Когда господин Таката начинает строить дом, он предпочитает и старается получить не материал для строительства, не доски и не бревна, а лес. Ему нужен лес, который он может выбрать, в котором он может спилить и обработать нужные ему деревья, те которые ему понадобятся и подойдут к его замыслу. Именно это его идеал, потому что, когда он строит дом, он не считается со временем. Конечно, бывает, что хозяин сам заготовит материал. Если хозяин человек со вкусом и материал можно считать удачным, то господин Таката строит дом из этого материала. Но если материал, на его взгляд, неудачен, он отказывается от этого материала или от части его и требует, чтобы он сам мог пойти в лес и выбрать замену.

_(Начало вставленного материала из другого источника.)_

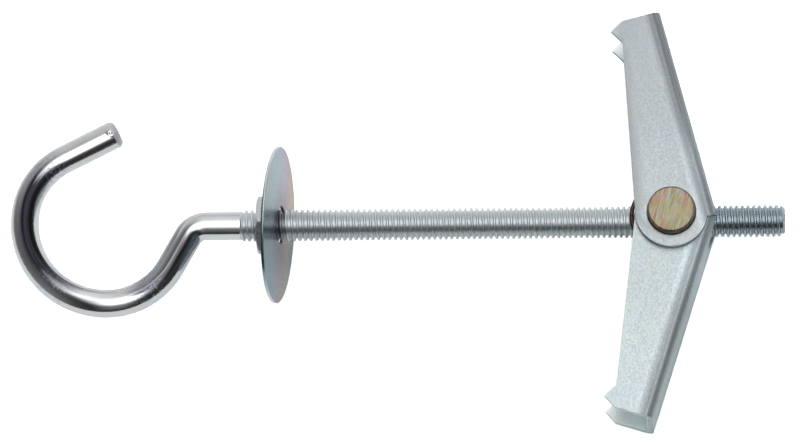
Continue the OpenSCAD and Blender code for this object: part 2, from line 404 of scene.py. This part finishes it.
def spring_path():
    """The spring's centre line, from the left leg to the right one, and its middle row."""
    cross_from, cross_to = SPRING_CROSSING

    def on_turn(angle):
        crossed = clamped((angle - cross_from) / (cross_to - cross_from))
        smooth = crossed * crossed * (3 - 2 * crossed)
        return Vector((
            SPRING_AT[0] + SPRING_R * math.cos(math.radians(angle)),
            SPRING_AT[1] + SPRING_R * math.sin(math.radians(angle)),
            SPRING_SLOT * (2 * smooth - 1),
        ))

    steps, leg_steps = SPRING_TURN_STEPS, SPRING_LEG_STEPS
    begin, end = SPRING_ANGLES
    turn = [on_turn(begin + (end - begin) * i / steps) for i in range(steps + 1)]
    left_tip = Vector((*SPRING_TIPS[0], -SPRING_SLOT))
    right_tip = Vector((*SPRING_TIPS[1], SPRING_SLOT))
    left_leg = [left_tip.lerp(turn[0], i / leg_steps) for i in range(leg_steps)]
    right_leg = [turn[-1].lerp(right_tip, (i + 1) / leg_steps) for i in range(leg_steps)]
    return left_leg + turn + right_leg, leg_steps + steps // 2


def make_spring_half(name, path):
    """One half of the spring. It bends from the barrel nut to its wing, towards +Y or -Y."""
    points, coords = [], []
    length = 0.0
    for i, p in enumerate(path):
        along = (path[min(i + 1, len(path) - 1)] - path[max(i - 1, 0)]).normalized()
        side = along.cross(Vector((0, 0, 1))).normalized()
        up = side.cross(along)
        length += (p - path[i - 1]).length if i else 0.0
        for k in range(SPRING_SIDES):
            a = 2 * math.pi * k / SPRING_SIDES
            points.append(p + SPRING_WIRE_R * (math.cos(a) * side + math.sin(a) * up))
            coords.append((length, SPRING_WIRE_R * math.cos(a), SPRING_WIRE_R * math.sin(a)))
    faces = ring_faces(len(path), SPRING_SIDES)
    faces.append(tuple(range(SPRING_SIDES)))
    faces.append(tuple(range(len(points) - SPRING_SIDES, len(points))))
    bm = bmesh.new()
    layer = bm.verts.layers.float_vector.new("piece_co")
    for v, co in zip(add_faces(bm, [DESIGN @ p for p in points], faces), coords):
        v[layer] = co
    bmesh.ops.recalc_face_normals(bm, faces=bm.faces[:])
    obj = dress(mesh_object(name, bm), "wing_spring")
    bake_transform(obj)
    return obj


hook_screw = make_hook_screw()
left_wing = softened(
    "left_wing", "left_wing_sheet", WING_EDGE, wing_frame(LEFT_SWEEP, False))
right_wing = softened(
    "right_wing", "right_wing_sheet", WING_EDGE, wing_frame(RIGHT_SWEEP, True))
barrel = softened("barrel_nut", "barrel_nut_turned", NUT_EDGE, TO_DESIGN)
washer = softened("cover_washer", "cover_washer_dished", WASHER_EDGE, TO_DESIGN)
nut = softened("lock_nut", "lock_nut_bevelled", NUT_EDGE, TO_DESIGN)
spring, middle = spring_path()
left_spring = make_spring_half("left_spring_leg", spring[:middle + 1])
right_spring = make_spring_half("right_spring_leg", spring[middle:])


# ---------------------------------------------------------------- materials

# Colours are linear. A ramp is a row of (place, colour) stops. A tint multiplies what it covers.
WIRE_RAMP = ((0.3, (0.76, 0.78, 0.80)), (0.7, (0.84, 0.85, 0.86)))
# The crown's ramp is darkest where the overhead highlight falls: painted shade on a burnished top.
CROWN_RAMP = (
    (0.18, (0.13, 0.13, 0.15)), (0.32, (0.012, 0.012, 0.02)),
    (0.58, (0.012, 0.012, 0.02)), (0.75, (0.46, 0.46, 0.49)),
)
THROAT_SHADE_RAMP = (
    (0.11, (0.40, 0.40, 0.40)), (0.19, (0.085, 0.085, 0.09)), (0.31, (0.065, 0.065, 0.07)),
    (0.40, (0.44, 0.45, 0.46)), (0.54, (0.40, 0.41, 0.42)), (0.85, (0.46, 0.48, 0.50)),
)
THROAT_STREAK = (0.26, 0.27, 0.31)
BEND_CHATTER = (0.40, 0.45, 0.66)
THREAD_CREST = (1.0, 1.0, 0.99)
THREAD_ROOT_SHADE = (0.80, 0.88, 0.91)
THREAD_UNDER_SHADE = (0.70, 0.72, 0.73)
HOOK_END = (0.97, 0.97, 1.0)
ROD_END_SHADE = (0.64, 0.69, 0.72)
WASHER_SHADE = (0.20, 0.21, 0.23)

# The wings share one finish in a shaded and a lit copy: painted shade on the left (upper) wing,
# painted light on the right (lower) one.
LEFT_WING_SHADED_TINT = (0.84, 0.87, 0.88)
RIGHT_WING_LIT_TINT = (0.88, 0.95, 0.94)
SHEET_RAMP = ((0.3, (0.72, 0.76, 0.79)), (0.7, (0.77, 0.80, 0.82)))
SHEET_GRAIN = (0.62, 0.66, 0.70)
SHEET_LINES = (0.55, 0.54, 0.60)
SHEET_WARM_TINT = (1.06, 1.0, 0.88)
SHEET_PIVOT_SHADE = (0.93, 0.93, 0.93)
SHEET_BEND_LIGHT = (1.22, 1.25, 1.27)
SHEET_INSIDE_LIGHT = (0.93, 1.0, 1.0)
EAR_RIM_SHADE = (0.28, 0.30, 0.34)

WASHER_RAMP = (
    (0.05, (0.38, 0.48, 0.49)), (0.26, (0.42, 0.51, 0.59)), (0.44, (0.46, 0.45, 0.57)),
    (0.60, (0.51, 0.36, 0.45)), (0.72, (0.55, 0.38, 0.36)), (0.82, (0.50, 0.43, 0.31)),
    (0.95, (0.38, 0.39, 0.40)),
)
WASHER_SIDE_TINT = (0.58, 0.68, 0.72)
WASHER_MIDDLE_SHADE = (0.74, 0.71, 0.70)
WASHER_RIM = (0.86, 0.89, 0.90)
WASHER_HOLE_SHADE = (0.10, 0.11, 0.12)

BARREL_RAMP = (
    (0.34, (0.50, 0.40, 0.33)), (0.44, (0.52, 0.45, 0.32)), (0.53, (0.56, 0.54, 0.28)),
    (0.62, (0.56, 0.56, 0.50)), (0.72, (0.50, 0.44, 0.36)),
)
BARREL_BLUSH = (0.62, 0.28, 0.20)
BARREL_DARK_SCRATCH = (0.20, 0.17, 0.12)
BARREL_PALE_SCRATCH = (0.84, 0.80, 0.60)
BARREL_TINT = (0.74, 0.76, 0.79)
BARREL_SIDE_SHADE = (0.08, 0.055, 0.03)
SCRATCH_SLANT = 16.0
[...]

(Не знаю, как это вышло, но именно в этом месте в мою записную книжку вдруг врывается следующая запись: "Когда знаменитый японский полководец XVII века Хидэёси59 совершал поход в Корею, он вместо нынешних орденов давал своим генералам за военные заслуги простые корейские глиняные чашки. Эти чашки ничего не стоили, но они были очень хрупкими, и их нужно было тщательно беречь для того, чтобы они не разбились и не рассыпались. Их ценность была в их бренности. Готовые рассыпаться каждую минуту, они были обязаны напоминать о подвигах, долженствовавших остаться в веках". Трудно сказать, почему я вдруг записал это. Быть может, господин Таката сделал паузу в рассказе, а доктор Сиба по контрасту со словами Таката о прочности домов, которые тот строит, вспомнил об этих хрупких чашках,- быть может, так. Не помню, почему записал, а выбросить жаль!)